Hasan Ali Toptaş, 2019 Kasım’ında “Beni Kör Kuyularda” kitabını okuyucularıyla buluşturdu. Öncelikle kitabının adı oldukça dikkat çekici. Kitabın adı edebiyatseverlerin aklına Ümit Yaşar Oğuzcan’ın meşhur “Beni kör kuyularda merdivensiz bıraktın/ Denizler ortasında bak yelkensiz bıraktın” dizelerini getiriyor. Münir Nûrettin Selçuk tarafından bestelenen bu şiirle ilgili rivayet şudur: Ümit Yaşar Oğuzcan, yirmi dört başarısız intihar girişiminde bulunur. Oğlu da Galata Kulesi’nden atlayıp elindeki nota “Baba intihar böyle edilir” yazar. Oğuzcan da oğlunun ardından “Beni Kör Kuyularda” şiirini yazar. Ancak bu rivayetin doğru olmadığı, bu şiirin yazılış tarihinin Oğuzcan’ın oğlunun intiharından önce olduğu “Motif Akademi Halkbilimi Dergisi”nde Abdullah Acehan’ın “Yeni Türk Edebiyatında Mersiyeyi Yaşayanlar” makalesinde de belirtilmiştir. Oğlunun ölümünün ardından 1973’te yazdığı şiir Galata Kulesi’dir.
Tekrar Hasan Ali Toptaş’ın “Beni Kör Kuyularda” kitabına dönmek gerekirse olaylar Güldiyar’ın, babasına yemek götürürken kötü bir olay yaşamasıyla başlıyor. Yazarın kitabın sonunda dahi bu olayın ne olduğunu açıklamaması roman boyunca “kör kuyularda” kalan bazı karakterler gibi bize de çaresizlik hissi yaşatmak istemesidir. Bu amacında başarılı olan yazar toplumsal temalara çok iyi değinmekte böylece bizi olayların içine çekmektedir. Kitapta toplumsal vurdumduymazlık, başlarına kötü iş gelen insanlara yardımcı olmaktansa “benim de başıma iş gelmesin” korkaklığı, cesaretli kişilerin de sistematik kötülüğe gücü yetmemeleri fazlaca işleniyor. Başına kötü bir iş gelen Güldiyar ve o günden sonra çekmedikleri eziyet kalmayan Muzaffer’in çaresizliği okuyucuyu etkiliyor. Güldiyar’ın yaşadığı felaket sonrası gözlerinden yaş yerine taş gelmesi, Muzaffer’in evin içinde hareket eden ceylanları görmesi esere masalsı bir yan katıyor. Romanda gerçekle masalın, şimdiyle geçmişin sınırları yani zaman katmanı ortadan kalkıyor. Romanda mekân unsurunun dar tutulması Güldiyar ve Muzaffer’in evden kaçamamaları kör kuyu benzetmesinin yansıması. Benzetmeler, tasvirler Hasan Ali Toptaş’ın edebi kişiliğindeki birikimi, kaliteyi ortaya koyuyor. Mekândaki sınırlılık, olayların yavaş akması romanın akıcılığını olumsuz etkiliyor. Yazar bu olumsuz durumu gidermek için romandaki kişilerin sayısını çoğaltmış. Muzaffer’in çevresinde ona kötülük yapan kişileri fazlaca değiştiriyor. Bu durum ise okurun kişileri karıştırma ihtimalini artırıyor. Toptaş üslubunun ve dilinin gücüyle hayal dünyasında bize yeni kapılar açıyor. Güldiyar’ın ve Muzaffer’in gecekondusunu gözlerimizin önüne seriliyor.

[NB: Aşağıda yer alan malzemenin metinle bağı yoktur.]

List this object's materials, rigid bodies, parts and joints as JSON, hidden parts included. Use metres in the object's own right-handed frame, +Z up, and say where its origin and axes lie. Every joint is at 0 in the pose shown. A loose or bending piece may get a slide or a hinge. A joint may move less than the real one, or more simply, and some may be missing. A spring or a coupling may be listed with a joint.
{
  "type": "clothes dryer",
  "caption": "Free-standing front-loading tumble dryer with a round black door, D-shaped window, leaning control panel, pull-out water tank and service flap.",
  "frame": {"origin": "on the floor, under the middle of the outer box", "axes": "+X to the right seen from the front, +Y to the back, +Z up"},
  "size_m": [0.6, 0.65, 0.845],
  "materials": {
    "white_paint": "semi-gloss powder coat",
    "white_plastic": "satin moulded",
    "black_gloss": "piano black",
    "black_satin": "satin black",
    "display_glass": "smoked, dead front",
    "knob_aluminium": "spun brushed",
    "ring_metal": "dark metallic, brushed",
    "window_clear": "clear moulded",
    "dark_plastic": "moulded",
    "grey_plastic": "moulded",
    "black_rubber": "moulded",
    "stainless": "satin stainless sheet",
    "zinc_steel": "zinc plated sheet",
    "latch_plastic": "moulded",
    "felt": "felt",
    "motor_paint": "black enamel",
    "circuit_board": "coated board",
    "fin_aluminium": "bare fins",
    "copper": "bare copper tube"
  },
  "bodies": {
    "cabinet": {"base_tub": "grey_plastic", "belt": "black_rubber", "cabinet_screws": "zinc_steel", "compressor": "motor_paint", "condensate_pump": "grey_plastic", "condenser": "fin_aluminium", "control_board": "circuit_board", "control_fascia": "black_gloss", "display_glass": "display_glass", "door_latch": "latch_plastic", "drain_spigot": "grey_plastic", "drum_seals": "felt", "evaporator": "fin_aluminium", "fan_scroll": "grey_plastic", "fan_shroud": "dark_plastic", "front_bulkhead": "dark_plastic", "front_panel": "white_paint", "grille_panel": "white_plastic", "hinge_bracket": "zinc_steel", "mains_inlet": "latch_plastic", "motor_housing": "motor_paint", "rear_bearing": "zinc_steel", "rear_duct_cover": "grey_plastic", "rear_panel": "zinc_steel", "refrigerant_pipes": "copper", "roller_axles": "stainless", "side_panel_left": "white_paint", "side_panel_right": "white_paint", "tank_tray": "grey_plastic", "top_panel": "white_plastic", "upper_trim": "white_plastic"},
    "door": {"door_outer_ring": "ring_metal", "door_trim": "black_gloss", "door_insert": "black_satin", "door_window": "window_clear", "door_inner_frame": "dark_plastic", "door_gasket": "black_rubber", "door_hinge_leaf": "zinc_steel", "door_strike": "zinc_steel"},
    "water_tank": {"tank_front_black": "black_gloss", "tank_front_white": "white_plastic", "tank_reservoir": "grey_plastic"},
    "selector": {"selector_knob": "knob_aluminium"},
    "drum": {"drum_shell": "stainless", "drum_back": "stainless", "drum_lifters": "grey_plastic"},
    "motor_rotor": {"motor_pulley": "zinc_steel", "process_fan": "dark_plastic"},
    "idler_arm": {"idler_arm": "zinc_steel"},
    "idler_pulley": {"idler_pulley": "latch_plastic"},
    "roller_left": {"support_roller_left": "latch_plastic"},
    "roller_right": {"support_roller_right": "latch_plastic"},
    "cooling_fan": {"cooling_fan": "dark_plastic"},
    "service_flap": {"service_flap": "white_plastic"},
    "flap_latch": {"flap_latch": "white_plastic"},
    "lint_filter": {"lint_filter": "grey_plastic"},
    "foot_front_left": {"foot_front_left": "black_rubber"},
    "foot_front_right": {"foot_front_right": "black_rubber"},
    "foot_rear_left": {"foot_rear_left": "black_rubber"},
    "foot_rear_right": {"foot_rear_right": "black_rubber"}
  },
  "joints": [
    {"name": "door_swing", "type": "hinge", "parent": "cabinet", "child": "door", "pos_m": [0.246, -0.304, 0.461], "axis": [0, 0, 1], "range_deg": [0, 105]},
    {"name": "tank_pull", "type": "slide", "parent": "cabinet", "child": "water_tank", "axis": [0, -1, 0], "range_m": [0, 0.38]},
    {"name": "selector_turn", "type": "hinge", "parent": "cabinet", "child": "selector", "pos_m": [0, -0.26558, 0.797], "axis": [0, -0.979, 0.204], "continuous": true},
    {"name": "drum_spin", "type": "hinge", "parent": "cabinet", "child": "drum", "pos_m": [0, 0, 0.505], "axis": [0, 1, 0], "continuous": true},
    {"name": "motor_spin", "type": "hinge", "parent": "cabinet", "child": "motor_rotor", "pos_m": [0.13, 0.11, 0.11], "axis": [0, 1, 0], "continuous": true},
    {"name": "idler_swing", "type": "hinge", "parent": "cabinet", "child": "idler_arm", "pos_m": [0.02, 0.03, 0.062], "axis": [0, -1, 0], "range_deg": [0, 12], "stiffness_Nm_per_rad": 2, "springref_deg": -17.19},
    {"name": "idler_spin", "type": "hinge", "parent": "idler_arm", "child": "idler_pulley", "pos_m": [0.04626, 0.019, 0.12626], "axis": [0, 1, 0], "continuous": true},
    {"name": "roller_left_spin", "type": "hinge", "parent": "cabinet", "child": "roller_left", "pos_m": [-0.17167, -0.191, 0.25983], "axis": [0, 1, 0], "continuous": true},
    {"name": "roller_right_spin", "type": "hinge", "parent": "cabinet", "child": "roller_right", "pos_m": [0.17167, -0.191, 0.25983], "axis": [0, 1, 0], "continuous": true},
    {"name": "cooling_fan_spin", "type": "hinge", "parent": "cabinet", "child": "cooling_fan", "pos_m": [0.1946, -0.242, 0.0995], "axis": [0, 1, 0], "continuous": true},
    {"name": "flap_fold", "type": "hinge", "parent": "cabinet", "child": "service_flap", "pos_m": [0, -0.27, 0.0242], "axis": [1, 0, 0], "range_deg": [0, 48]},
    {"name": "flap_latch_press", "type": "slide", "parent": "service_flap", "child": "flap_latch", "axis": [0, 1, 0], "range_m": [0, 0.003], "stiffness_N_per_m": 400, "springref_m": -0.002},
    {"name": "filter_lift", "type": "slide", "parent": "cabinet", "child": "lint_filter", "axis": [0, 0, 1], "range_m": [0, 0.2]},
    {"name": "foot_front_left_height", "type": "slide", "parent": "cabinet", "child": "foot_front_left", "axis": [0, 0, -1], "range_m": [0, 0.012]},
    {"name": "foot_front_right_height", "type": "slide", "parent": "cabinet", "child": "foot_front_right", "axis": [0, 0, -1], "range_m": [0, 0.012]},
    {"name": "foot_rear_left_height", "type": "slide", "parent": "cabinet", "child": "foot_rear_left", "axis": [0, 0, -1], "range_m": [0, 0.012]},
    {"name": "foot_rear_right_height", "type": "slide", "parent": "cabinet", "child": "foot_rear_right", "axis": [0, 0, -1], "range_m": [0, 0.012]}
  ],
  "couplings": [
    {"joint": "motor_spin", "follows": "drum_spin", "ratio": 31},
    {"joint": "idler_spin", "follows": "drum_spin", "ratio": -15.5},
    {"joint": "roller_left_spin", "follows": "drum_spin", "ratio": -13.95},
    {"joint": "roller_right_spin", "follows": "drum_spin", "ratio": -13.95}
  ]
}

Kitap hareketli, olay merkezine bağlı akıcılığı seven, merak unsurunu ön planda tutan okuyucu kitlesine pek hitap etmiyor. Sanatsal değere öncelik veren, zengin benzetmelere ve bağdaştırmalara önem verip kitap seçimini bu özelliklere göre yapan okurlar için kesinlikle bulunmaz bir eser.
Ülkece ve dünyaca zor günlerden geçtiğimiz bu zamanlarda #evde kalıp iyi okumalar dilerim.